On Monday the election already started for those some 5,000 people quarantined for the coronavirus. Electoral officials and medical teams with special provisions are taking the ballot boxes to their homes. Prisoners, the elderly and the ill can vote on Tuesday.

The country has been run by a caretaker government since January following the resignation of PM Zoran Zaev after the EU failed to set a date for North Macedonia to begin accession talks. Opinion polls in the run-up to Wednesday’s vote indicate a close race between coalitions led by the former governing Social Democrats and the center-right opposition VMRO-DPMNE party. The opposition is eager to return to power after losing the last election in 2016 following a decade running the country.

Due to the coronavirus outbreak, the Social Democrat-led coalition “Mozeme” (We Can) and the VMRO-led coalition “Obnova” (Renewal) are campaigning mostly through small gatherings and video messages.

The caretaker government handled the coronavirus outbreak relatively well until May, imposing a lockdown that kept the number of infections and deaths low. But after authorities eased restrictions and opened the borders, North Macedonia saw an increase in new cases and deaths that have placed it among the most badly affected European nations in terms of the number of deaths and confirmed cases per capita.

With more than 8,000 infected people and about 380 deaths in this country of around 2 million people by Sunday, the pandemic and its devastating economic consequences have become the main election issue. The opposition accuses Zaev’s party of being unable to deal with the outbreak or pull the country out of recession. Zaev, the Social Democrat leader, has touted his success in securing the country’s NATO membership after sealing a historic 2017 deal with neighboring Greece over the country’s name. Greece had been blocking the country’s NATO accession for three decades, objecting to the use of the name “Macedonia” which it said harbored expansionist claims on its own province of the same name.

Zaev also signed a friendship deal with Bulgaria, part of a push to resolve issues with neighboring countries and prepare for EU membership.

The Social Democrats beat the populist conservative VMRO-DPMNE party in 2016 after a decade of autocratic rule by its then-leader Nikola Gruevski, who fled to Hungary to avoid serving a two-year jail sentence for abuse of power and corruption. Hungary granted him political asylum and North Macedonia is seeking his extradition.

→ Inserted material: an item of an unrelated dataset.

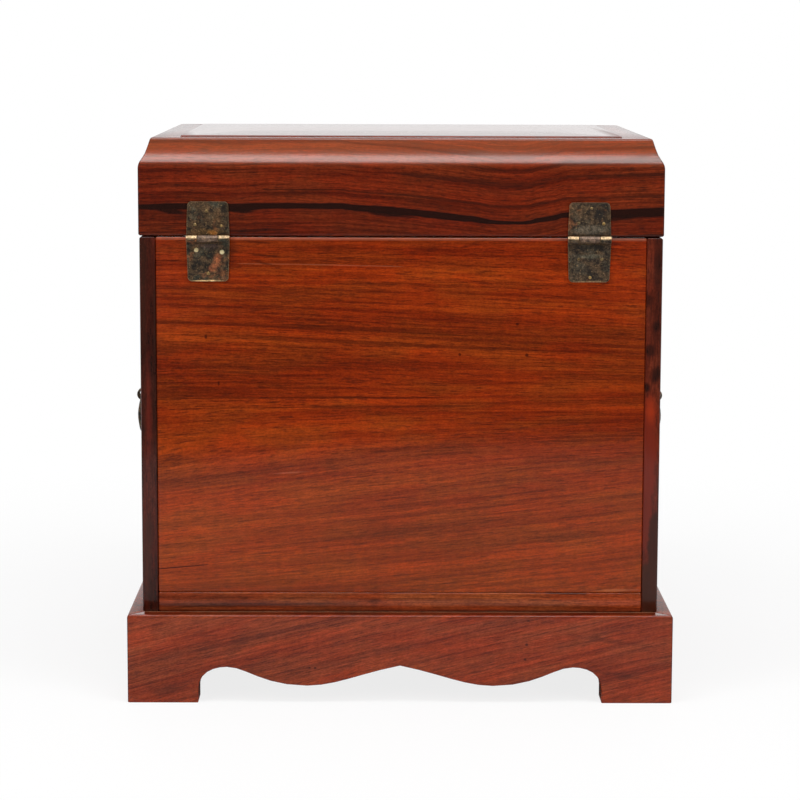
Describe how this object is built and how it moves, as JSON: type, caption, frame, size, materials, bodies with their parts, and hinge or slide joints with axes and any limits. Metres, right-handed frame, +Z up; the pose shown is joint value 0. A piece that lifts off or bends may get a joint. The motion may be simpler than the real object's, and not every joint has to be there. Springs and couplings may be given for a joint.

Gruevski’s successor, Hristijan Mickoski, moved VMRO-DPMNE toward the center-right and is appealing to voters disappointed with the country’s name change and the deal with Bulgaria. He also accuses the Social Democrats of corruption, influencing the judiciary, nepotism and destroying the economy.

If neither party wins enough seats to form a government, the largest ethnic Albanian party, the Democratic Union for Integration, or DUI, is the most likely coalition partner. DUI has been in coalition governments for the past 18 years, and now says it is “high time” for an ethnic Albanian to head the government. Its slogan “Pse Jo?” (Why not?) was chosen to challenge the last “remaining ethnic taboo” of an ethnic Albanian being named prime minister. Both main parties have rejected DUI’s idea. Ethnic Albanians make up about a quarter of North Macedonia’s population.

Over 1.8 million people are eligible to vote at nearly 3,500 polling stations. About 2,000 domestic and 130 international observers will monitor the process.